Is the number of animals used in testing about to rise dramatically post-Brexit?

Here's everything we know so far.

In the heady, ‘hug a husky‘ days of 2010, the Tories and Lib Dems promised to reduce the use of animal testing in Britain. Fast forward six years and the number of animals subjected and sacrificed to research has risen to almost four million in the UK.

Shockingly, experts this week are, again, predicting that Brexit will see the number rise even higher.

It’s one of the lesser talked about issues which I have highlighted in my new ‘Animals and Brexit’ report, alongside vet shortages, veterinary medicine delays and the loss of key wildlife protections.

While commentators have focused, understandably perhaps, on Ministers’ apparent readiness to sacrifice farmed animal safeguards on the altar of free trade much less has been said of the equally devastating welfare impacts of leaving the European Medicines Agency and the loss of access to vital EU research networks.

At the moment, the welfare of animals used in research and testing is governed by an EU regulation which requires national regulators to approve animal use only on a case-by-case basis.

The regulation also sets basic minimum standards, on everything from cage size to scientific objectives.

Most important, however, is the stipulation that all member states work together to phase out animal testing entirely and develop non-animal alternatives.

The EU directive governing animal testing requires member states to contribute to the development, validation, and implementation of non-animal approaches and methods which use fewer animals or entail less suffering.

Animal testing in the UK benefits from extensive European Union collaboration, research and data-sharing networks seeking to promote and develop non-animal testing alternatives.

The EU has even prioritised funding for the replacement of animal use through Horizon 2020.

Although the UK currently subscribes to these objectives, networks and funding programmes, by virtue of our EU membership, there is no clarity on any post-Brexit policy in this area.

Outside of the Single Market, the UK will lose access to vital EU funding and scientific networks advancing replacement science.

The European Union Reference Laboratory for alternatives to animal testing (EURL-ECVAM), in particular, is a world leader in the validation of methods which reduce, refine or replace the use of animals for safety, efficacy and potency testing of chemicals, biologicals, and vaccines.

Post-Brexit, therefore, a number of factors are likely to lead to a further increase in animal testing in the UK, including:

  • Research duplication across the UK and EU
  • Loss of EU funding and coordinated research into alternative methods
  • Delay in alternative testing procedures developed in the EU reaching the UK

After leaving the EU, the UK Government will be faced with the task of creating a wholly new domestic regulatory system for authorising both the use of animals in research and the approval of non-animal testing alternatives.

The creation of a parallel and duplicate regulatory system carries with it a significant risk that animals in the UK will be subjected to doubly unnecessary duplicate and parallel testing post-Brexit.
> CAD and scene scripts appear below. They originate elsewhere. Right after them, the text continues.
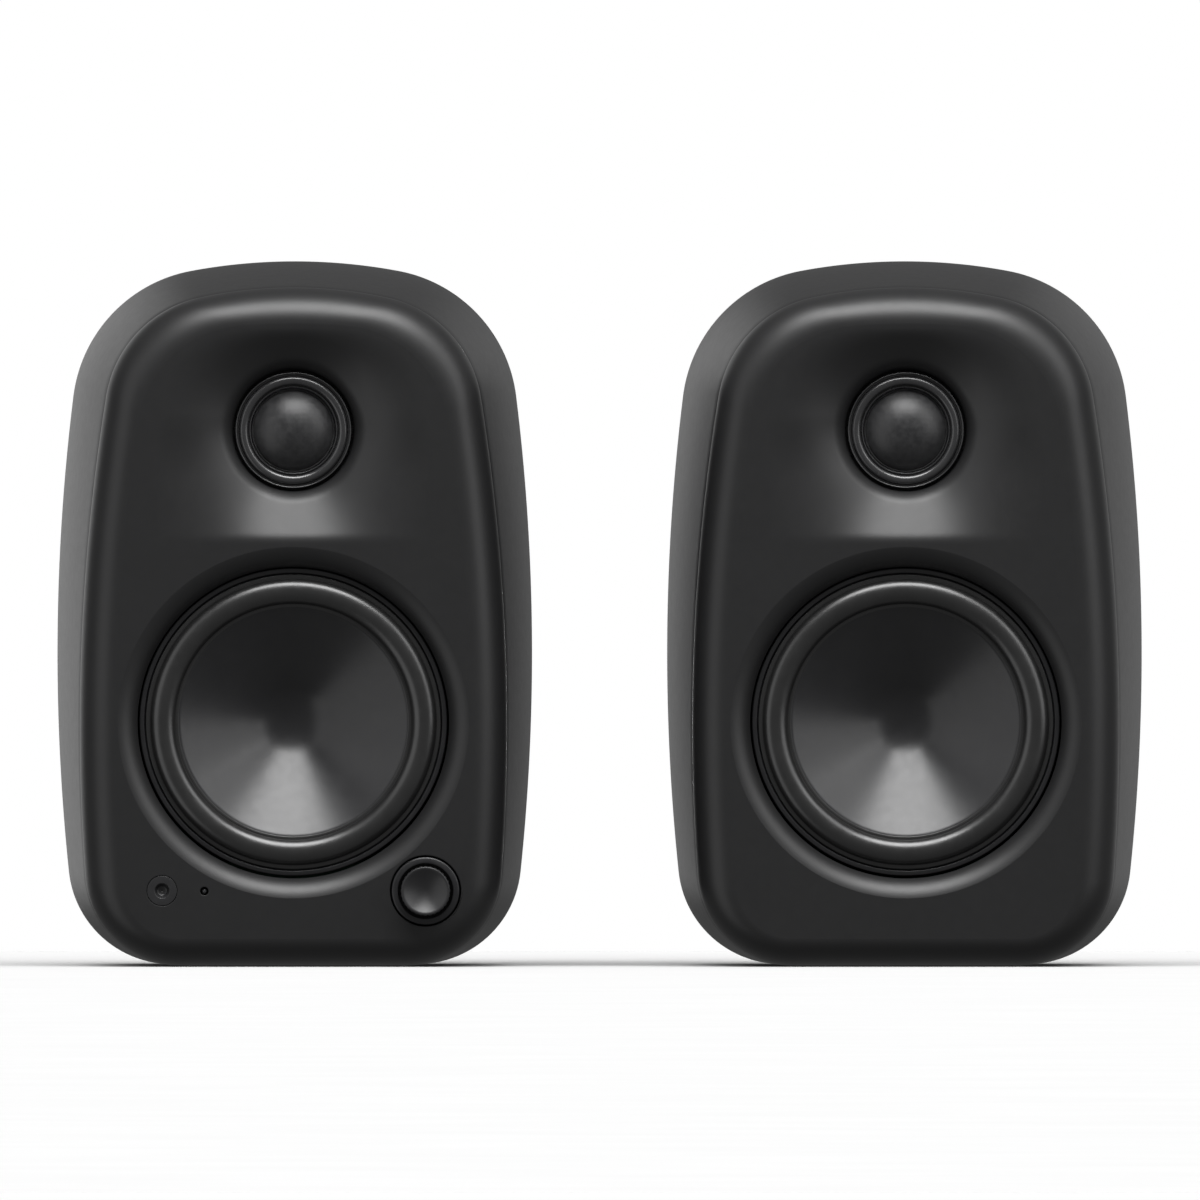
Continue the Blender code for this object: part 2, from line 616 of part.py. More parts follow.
def control_board(parent, material):
    shape = block((80 * MM, BOARD_THICKNESS, 15 * MM), (0, -43.5 * MM, 18.5 * MM))
    return add("left_control_board", shape, material, parent, smooth=False)


def amp_board(parent, material):
    """The amplifier board that carries the sockets, with its two output coils."""
    face, height = BOARD_Y - GAP, 66 * MM
    shape = block((76 * MM, BOARD_THICKNESS, 26 * MM), (0, face - BOARD_THICKNESS / 2, height))
    board = add("left_amp_board", shape, material, parent, smooth=False)
    for index, x in enumerate((-30 * MM, 30 * MM)):
        coil = block((11 * MM, 9 * MM, 11 * MM), (x, face - 5.5 * MM, height))
        boolean(board, helper(add(f"output_coil_{index}", coil, None, parent, smooth=False)), "UNION")
    return board


def heatsink(parent, material):
    """An extruded comb of fins, which stands off the amplifier board."""
    back, root, tip = BOARD_Y - 2.2 * MM, BOARD_Y - 5.2 * MM, BOARD_Y - 17 * MM
    fins, pitch, thick = 6, 7.2 * MM, 1.6 * MM
    half = (pitch * (fins - 1) + thick) / 2
    points = [(half, back), (-half, back)]
    for fin in range(fins):
        left = -half + fin * pitch
        points += [(left, tip), (left + thick, tip)]
        if fin < fins - 1:
            points += [(left + thick, root), (left + pitch, root)]
    low, height = 55 * MM, 22 * MM
    bm = bmesh.new()
    face = bm.faces.new([bm.verts.new((x, y, low)) for x, y in points])
    moved = bmesh.ops.extrude_face_region(bm, geom=[face])["geom"]
    raised = [v for v in moved if isinstance(v, bmesh.types.BMVert)]
    bmesh.ops.translate(bm, vec=(0, 0, height), verts=raised)
    return add("left_heatsink", bm, material, parent, smooth=False)


def psu_board(parent, material):
    """The mains power supply board with its transformer and its reservoir capacitor."""
    shape = block((76 * MM, BOARD_THICKNESS, 32 * MM), (0, 20 * MM, 32 * MM))
    board = add("left_psu_board", shape, material, parent, smooth=False)
    wound = block((24 * MM, 17 * MM, 22 * MM), (-4 * MM, 28.5 * MM, 32 * MM))
    boolean(board, helper(add("transformer", wound, None, parent, smooth=False)), "UNION")
    can = mm((0, 20), (7, 20), (7, 38), (0, 38))
    boolean(board, helper(add("reservoir", turned(can, SMALL), None, parent, (24 * MM, 0, 32 * MM))), "UNION")
    return board


def aux_socket(parent, material):
    board, shoulder = BOARD_Y / MM, PANEL_BACK_Y / MM + 0.3
    profile = mm((0, board), (3.9, board), (3.9, shoulder), (4.8, shoulder), (4.8, 58.4))
    profile += mm((3.2, 59.4), (1.85, 59.4), (1.85, 50), (0, 50))
    return add("left_aux_socket", turned(profile, SMALL), material, parent, (8 * MM, 0, SOCKET_ROW_Z))


def mains_inlet(parent, material):
    """A figure-8 inlet: flange, body, cavity, and two pins standing in it."""
    at = (INLET_X, 0, POWER_ROW_Z)
    flange = PANEL_BACK_Y + GAP
    plate = prism(rounded(21 * MM, 14 * MM, 2 * MM), flange, flange + 1.5 * MM, "Y")
    inlet = add("left_mains_inlet", plate, material, parent, at)
    body = prism(rounded(18.4 * MM, 11.4 * MM, 2 * MM), 43 * MM, flange + 1 * MM, "Y")
    boolean(inlet, helper(add("inlet_body", body, None, parent, at)), "UNION")
    cavity = prism(rounded(15.8 * MM, 8.4 * MM, 4 * MM), 47 * MM, 60 * MM, "Y")
    boolean(inlet, helper(add("inlet_cavity", cavity, None, parent, at)))
    for index, side in enumerate((-1, 1)):
        pin = mm((0, 45), (1.2, 45), (1.2, 56), (0, 56))
        place = (INLET_X + side * 4.3 * MM, 0, POWER_ROW_Z)
        boolean(inlet, helper(add(f"inlet_pin_{index}", turned(pin, SMALL), None, parent, place)), "UNION")
    return inlet


def rocker_switch(parent, frame_material, rocker_material, pin_material):
    """The power switch: housing with a well, the rocker in it, and the pin that it rocks on."""
    at = (ROCKER_X, ROCKER_Y, POWER_ROW_Z)
    flange = PANEL_BACK_Y + GAP - ROCKER_Y
    plate = prism(rounded(15 * MM, 21 * MM, 1.5 * MM), flange, flange + 1.4 * MM, "Y")
    housing = add("left_rocker_housing", plate, frame_material, parent, at)
    body = prism(rounded(12.6 * MM, 18.6 * MM, 1 * MM), -11 * MM, flange + 1 * MM, "Y")
    boolean(housing, helper(add("rocker_body", body, None, parent, at)), "UNION")
    well = block((9.4 * MM, 14 * MM, 15.8 * MM), (0, 2 * MM, 0))
    boolean(housing, helper(add("rocker_well", well, None, parent, at, smooth=False)))
    pivot = turned(mm((0, -5.3), (0.8, -5.3), (0.8, 5.3), (0, 5.3)), SMALL)
    bmesh.ops.rotate(pivot, matrix=Matrix.Rotation(math.pi / 2, 3, "Z"), verts=pivot.verts)
    add("left_rocker_pin", pivot, pin_material, parent, at)
    hole = turned(mm((0, -5.7), (1.1, -5.7), (1.1, 5.7), (0, 5.7)), SMALL)
    bmesh.ops.rotate(hole, matrix=Matrix.Rotation(math.pi / 2, 3, "Z"), verts=hole.verts)
    cutter = helper(add("rocker_pin_hole", hole, None, parent, at))
    boolean(housing, cutter)
    shape = mm((4.0, 6.8), (2.9, 0), (4.0, -6.8), (0, -6.6), (-3, -3), (-3, 3), (0, 6.6))
    rocker = prism(shape, -4.4 * MM, 4.4 * MM, "X")
    bmesh.ops.rotate(rocker, matrix=Matrix.Rotation(-ROCKER_TILT, 3, "X"), verts=rocker.verts)
    rocker = add("left_power_rocker", rocker, rocker_material, parent, at, smooth=False)
    boolean(rocker, cutter)


def inner_leads(parent, material):
    to_amp = [(0, -42.1, 14), (1, -39, 13.5), (8, -32, 10), (32, -10, 9), (44, 14, 13), (44, 32, 30)]
    to_amp += [(40, 38, 54), (37, 41.5, 57), (37, 45.6, 57)]
    lead("left_control_lead", to_amp, 1.2 * MM, material, parent)
    to_supply = [(-22, 42.4, 31), (-22.5, 38.5, 30), (-27, 31, 23), (-30, 25.5, 21), (-30, 21.3, 21)]
    lead("left_mains_lead", to_supply, 1.2 * MM, material, parent)


# --- assembly -----------------------------------------------------------------------------------


def make_materials():
    return {
        "shell": plastic("cabinet plastic", (0.020, 0.020, 0.021), 0.48),
        "trim": plastic("trim plastic", (0.012, 0.012, 0.013), 0.30),
        "rubber": plastic("rubber", (0.015, 0.015, 0.016), 0.55),
        "cone": plastic("cone", (0.022, 0.022, 0.023), 0.40),
        "fabric": plastic("silk", (0.014, 0.014, 0.015), 0.70),
        "steel": plastic("steel", (0.45, 0.46, 0.48), 0.35, 1.0),
        "ferrite": plastic("ferrite", (0.06, 0.06, 0.065), 0.60),
        "copper": plastic("copper", (0.72, 0.36, 0.20), 0.35, 1.0),
        "spider": plastic("resin cloth", (0.50, 0.34, 0.12), 0.85),
        "board": plastic("circuit board", (0.02, 0.10, 0.05), 0.45),
        "alloy": plastic("aluminium", (0.60, 0.61, 0.63), 0.40, 1.0),
        "wire": plastic("wire", (0.35, 0.02, 0.02), 0.50),
        "lens": plastic("light pipe", (0.60, 0.62, 0.64), 0.15),
    }


def make_speaker(side, parent, mat, holes):
    front_baffle(parent, side, mat["shell"])
    cabinet_shell(parent, side, mat["shell"])
    base_pad(parent, side, mat["rubber"])
    rear_panel(parent, side, mat["shell"], holes)
    bass_port(parent, side, mat["trim"])
    woofer_basket(parent, side, mat["trim"])
    woofer_surround(parent, side, mat["rubber"])
    woofer_cone(parent, side, mat["cone"])
    woofer_voice_coil(parent, side, mat["copper"])
    woofer_spider(parent, side, mat["spider"])
    woofer_magnet_parts(parent, side, mat["steel"], mat["ferrite"])
    tweeter_faceplate(parent, side, mat["trim"])
    tweeter_dome(parent, side, mat["fabric"])
    tweeter_motor(parent, side, mat["steel"])
    crossover_board(parent, side, mat["board"])
    driver_leads(parent, side, mat["wire"])
    phono_socket(f"{side}_link_socket", parent, mat["trim"], 26 * MM, SOCKET_ROW_Z)


def make_left(parent, mat):
    row = SOCKET_ROW_Z
    sockets = {"left_phono_socket_a": -28 * MM, "left_phono_socket_b": -10 * MM}
    holes = [(name, 4.6 * MM, x, row) for name, x in sockets.items()]
    holes += [("left_link", 4.6 * MM, 26 * MM, row), ("left_aux", 4.2 * MM, 8 * MM, row)]
    make_speaker("left", parent, mat, holes)
    panel = bpy.data.objects["left_rear_panel"]
    inlet = prism(rounded(19 * MM, 12 * MM, 2.3 * MM), 50 * MM, 60 * MM, "Y")
    boolean(panel, helper(add("inlet_hole", inlet, None, parent, (INLET_X, 0, POWER_ROW_Z))))
    switch = prism(rounded(13.2 * MM, 19.2 * MM, 1.3 * MM), 50 * MM, 60 * MM, "Y")
    boolean(panel, helper(add("rocker_hole", switch, None, parent, (ROCKER_X, 0, POWER_ROW_Z))))
    for name, x in sockets.items():
        phono_socket(name, parent, mat["trim"], x, row)
    aux_socket(parent, mat["trim"])
    mains_inlet(parent, mat["trim"])
    rocker_switch(parent, mat["trim"], mat["shell"], mat["steel"])
    knob_bezel(parent, mat["trim"])
    volume_knob(parent, mat["shell"])
    encoder(parent, mat["alloy"], mat["trim"])
    headphone_jack(parent, mat["trim"])
    led_light_pipe(parent, mat["lens"])
    control_board(parent, mat["board"])
    amp_board(parent, mat["board"])
    heatsink(parent, mat["alloy"])
    psu_board(parent, mat["board"])
    inner_leads(parent, mat["wire"])


def main():
    clear_scene()
    mat = make_materials()
    make_left(empty("left_speaker", (-SPEAKER_X, 0, 0)), mat)
    right_holes = [("right_link", 4.6 * MM, 26 * MM, SOCKET_ROW_Z)]
    make_speaker("right", empty("right_speaker", (SPEAKER_X, 0, 0)), mat, right_holes)


main()
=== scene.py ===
"""The looks of a pair of two-way desktop speakers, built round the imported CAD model.

Lengths here are in millimetres, and piece() turns them into metres. A speaker's own pieces are
laid out from its middle line, with the front towards -Y and the base on z = 0.
"""

from math import asin, atan2, cos, pi, radians, sin, sqrt, tan

import bmesh
import bpy
import numpy as np
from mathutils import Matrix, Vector
from mathutils.geometry import delaunay_2d_cdt


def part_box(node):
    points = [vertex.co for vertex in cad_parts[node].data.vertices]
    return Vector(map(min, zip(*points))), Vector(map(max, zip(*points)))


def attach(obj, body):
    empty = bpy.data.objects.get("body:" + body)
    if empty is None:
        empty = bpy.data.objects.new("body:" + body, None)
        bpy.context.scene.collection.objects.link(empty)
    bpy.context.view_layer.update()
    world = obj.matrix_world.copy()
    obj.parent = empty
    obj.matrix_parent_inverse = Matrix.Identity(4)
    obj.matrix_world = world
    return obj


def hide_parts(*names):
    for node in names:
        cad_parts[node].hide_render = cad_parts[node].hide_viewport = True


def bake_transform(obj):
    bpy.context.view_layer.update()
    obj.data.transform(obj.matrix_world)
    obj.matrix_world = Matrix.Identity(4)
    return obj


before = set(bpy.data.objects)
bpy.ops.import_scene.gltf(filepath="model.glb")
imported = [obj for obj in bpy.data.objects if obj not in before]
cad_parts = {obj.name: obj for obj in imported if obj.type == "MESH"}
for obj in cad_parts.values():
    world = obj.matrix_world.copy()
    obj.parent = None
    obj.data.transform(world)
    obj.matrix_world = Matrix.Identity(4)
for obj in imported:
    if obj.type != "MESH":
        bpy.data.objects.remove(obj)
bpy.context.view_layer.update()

MM = 0.001
SIDES = ("left", "right")


def corners(node):
    low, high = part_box(node)
    return low / MM, high / MM


def middle(node):
    low, high = corners(node)
    return (low + high) / 2


def own_place(node):
    """The middle of one of the left speaker's nodes, measured from that speaker's middle line."""
    at = middle(node)
    return at.x - SPEAKER_X["left"], at.z


# Where the frame puts things.
SPEAKER_X = {side: middle(f"{side}_cabinet_shell").x for side in SIDES}
SHELL_LOW, SHELL_HIGH = corners("left_cabinet_shell")
FRONT_Y = corners("left_front_baffle")[0].y
CREASE_Y = SHELL_LOW.y
RIM_Y = SHELL_HIGH.y
PANEL_Y, PANEL_BACK_Y = (corner.y for corner in corners("left_rear_panel"))
WOOFER_Z = middle("left_woofer_cone").z
TWEETER_Z = middle("left_tweeter_dome").z
PORT_Z = middle("left_bass_port").z
FLANGE_Y = corners("left_woofer_basket")[0].y
KNOB_FACE_Y = corners("left_volume_knob")[0].y
TIP_Y = corners("left_phono_socket_a")[1].y
KNOB_AT = own_place("left_volume_knob")
JACK_AT = own_place("left_headphone_jack")
LIGHT_AT = own_place("left_led_light_pipe")

# Cabinet: the widest section's depth, the gap at a joint line, and the wall.
WIDEST_Y = 8.0
GAP = 0.3
WALL = 3.0
FILLET_TURN = radians(82)
PANEL_INSET = 10.5

# The cabinet's rear edge: where it starts, how far it turns, and how far the cabinet has drawn in
# before it and after it.
REAR_ROUND_Y = 44.0
REAR_TURN = radians(80)
REAR_DRAW = 0.8
REAR_CUT = 9.0

# Half-width, height of the widest point, side radius, top, crown radius, shoulder radius,
# lower corner radius and base of the cabinet's cross-sections.
FLAT = (44.1, 61.0, 520.0, 160.5, 150.0, 28.0, 14.0, 7.0)
CREASE = (53.3, 60.0, 520.0, 169.5, 109.5, 30.0, 24.0, 0.3)
BODY = ((SHELL_HIGH.x - SHELL_LOW.x) / 2, 78.2, 523.5, SHELL_HIGH.z, 142.0, 36.45, 25.75, 0.3)

# Woofer.
COVE_RADIUS = 43.75
COVE_Z = WOOFER_Z - 0.2
COVE_SEAT = 38.85
COVE_BEND = 7.2
COVE_START = radians(14)
SURROUND_OUTER = 35.8
SURROUND_INNER = 29.4
SURROUND_HEIGHT = 2.6
CONE_RIM = 28.6
CONE_APEX_Y = -40.0
CONE_SLOPE = radians(30)
CONE_NOSE = 18.0
CONE_THICKNESS = 0.7

# Tweeter dish: its mouth, its depth where the throat starts, how much of its slope the edge
# rounds off, the ramp below it with the heights between which it takes over, and the throat.
DISH_HALF_WIDTH = 33.0
DISH_UP = 25.95
DISH_DOWN = 28.1
DISH_DEPTH = 5.0
EDGE_ABOVE, EDGE_BELOW, EDGE_BESIDE = 0.30, 0.25, 1.0
RAMP_EDGE = 2.2
RAMP_FROM, RAMP_TO = 4.0, -12.0
RAMP_SLOPE = 0.49
RAMP_HALF = 16.3
RAMP_END = 34.0
THROAT_LIP = 18.4
THROAT_START = 17.0
THROAT_RADIUS = 15.0
THROAT_DEPTH = 9.4

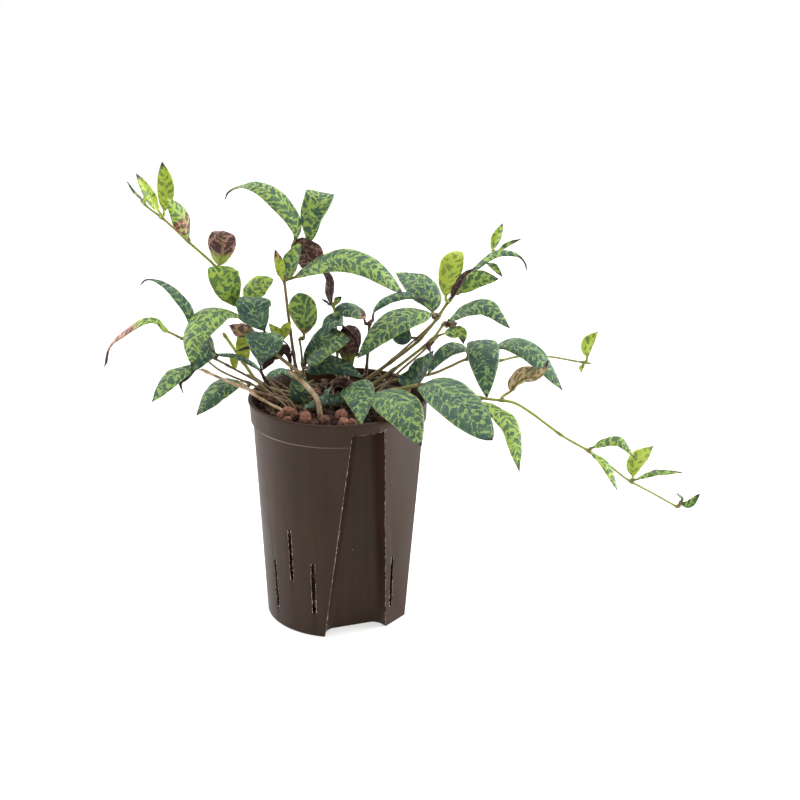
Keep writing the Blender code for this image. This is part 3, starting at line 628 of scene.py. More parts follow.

The risk is amplified by the clarity offered by the EU; third countries, which is what the UK will be post-Brexit, cannot cherry pick access to EU regulatory bodies or research networks.

Worse still, the Environment Secretary Michael Gove has recently expressed his support for the ‘gene-editing’ of farmed animals once Britain leaves the EU.

In the UK, ‘gene-editing’ experiments are responsible for almost half of all of the four million animals are used in testing and research.

Ultimately, animal testing is just one among many of the animal welfare impacts of Brexit. It should, however, act as the clarion call for all those seeking to ensure animals aren’t thrown under the Brexit bus.

Compassion for animals is in my DNA. As an MEP, I have fought hard to include protecting animal welfare standards in the European Parliament’s Brexit resolution, which is set to be voted on this week.

As the Greens animals spokesperson, I pledge to continue standing side by side with animal advocates and campaigners in the fight to protect animals post-Brexit.